The discussion went back and forth and back again—which of the five tones are most frequent in the language; how would a choice affect the noun classes; what about the difference between the progressive and past tenses... The consultant (who is unmistakably brilliant at this sort of thing) came up with a plan, diagrammed it on the wall of chalkboard in his small office. Then he sat back, looked it over and said, “That gives lots more problems!” and he sat shaking his head. Literally, it was back to the drawing board for an alternate plan.

Finally an idea was sketched out, much different from the one we’d started with several hours before. But it had several advantages and only one major drawback. Now the plan is to take this proposal back to the community to test it and see if it will fly. Please pray for wisdom on this. It will go out as a tentative solution, but even now there are some people who don’t want to change the old way we’ve been doing it. Ever notice how we people-types don’t always like change??

Zac slept in this Saturday morning…his 11th grade class put on a Medieval Feast last night for about 140 people at Rain Forest International School and he worked hard! There were roaming minstrels and jugglers (including Arnie); jousts were done with pool noodles and steeds (just bigger people than the jousters); fairy tales were acted out by the audience; there was a “royal family” at the head table, and the king would sometimes order people to be put in the stocks, like for “fashion violations.” Then others could go up and throw socks (rolled into balls) at them. Robin Hood and the Sheriff of Nottingham put in their appearance, but did not get on well with each other as you might expect. We were served brown bread and delicious grilled chicken for dinner—but no utensils to eat them with! At the serf auction…we “bought” one student (to come and give Zac and Noah a guitar lesson). It was great fun.

Thanks for your prayers for us. We count on the fact that we are being prayed for by our faithful friends—like you!

Karen <>< for the Colemans

Monday, October 6, 2008

Snakes in the Grass -- September 2008

Another ho-hum afternoon of office work, sitting at my computer here at Rain Forest International School...I was probably preparing for our upcoming special emphasis week on Drug Abuse Prevention, or maybe finishing up the paper work after registering a student to take the SAT or ACT test later this year.

But across the hall in the Admin Team meeting in our Director’s office there was quite a hullabaloo! I heard the word, “SNAKE!” and so, of course, HAD TO jump up to check it out!

Sure enough, there was a bright green snake slithering up the wall right outside the office window. Someone ran to get Joseph and he came dashing with a cutlass (machete) and sprang into action. He missed it entirely the first whack—it was moving VERY fast! He got a piece of it the second time, but it barely slowed at all. The third blow he got the head. The nerves in the body still twitched for a while, but it was definitely dead. Emotions (Joseph’s and those of the spectators) started calming down slowly, like a BB dropping in oil.

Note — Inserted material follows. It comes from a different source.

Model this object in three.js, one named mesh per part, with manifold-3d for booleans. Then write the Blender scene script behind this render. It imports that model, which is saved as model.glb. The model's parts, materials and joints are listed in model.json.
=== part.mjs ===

It was a poisonous Green Mamba, and Joseph buried the head (with the venom) and took the rest home for dinner! It has a lot of bones, and not much meat—it was only about an inch in diameter, maybe five feet long. But, hey, meat is meat!

An even more sinister snake…

Why does Rain Forest (RFIS) exist? Well, there are Bible translators laboring in tiny African villages, and veterinarians reaching out to Fulani cattle herders, and church planters training national leaders, and doctors treating malaria, and pilots who facilitate all these things. These folks can continue their ministries here in Cameroon and neighboring African countries, while their middle and high school students get a very good education. (Although perhaps a little TOO stimulating at times—with Green Mambas around!)

This means that if powers of darkness can wreak havoc in the lives of these students, their families may have to return to their home country for counseling help. And their ministries are put on hold, and may even be stopped cold.

As Student Care Coordinator at RFIS, I meet with students who have need of a touch from God; a reminder that He loves and cares for them; a listening ear or a word of advice about a relationship or a sadness in their life or decision they are facing.

Please pray with us that God would protect Zac and Noah and the other 114 students at RFIS from the poison that Satan seeks to inject in their lives, to cause them to doubt God, His ways, His will.

And please pray for Arnie as he embarks on a new ministry challenge—teaching Bible at a local Cameroonian high school. He also still teaches choir, trumpet, and computer at RFIS.

We value your prayers for us more than we could ever express.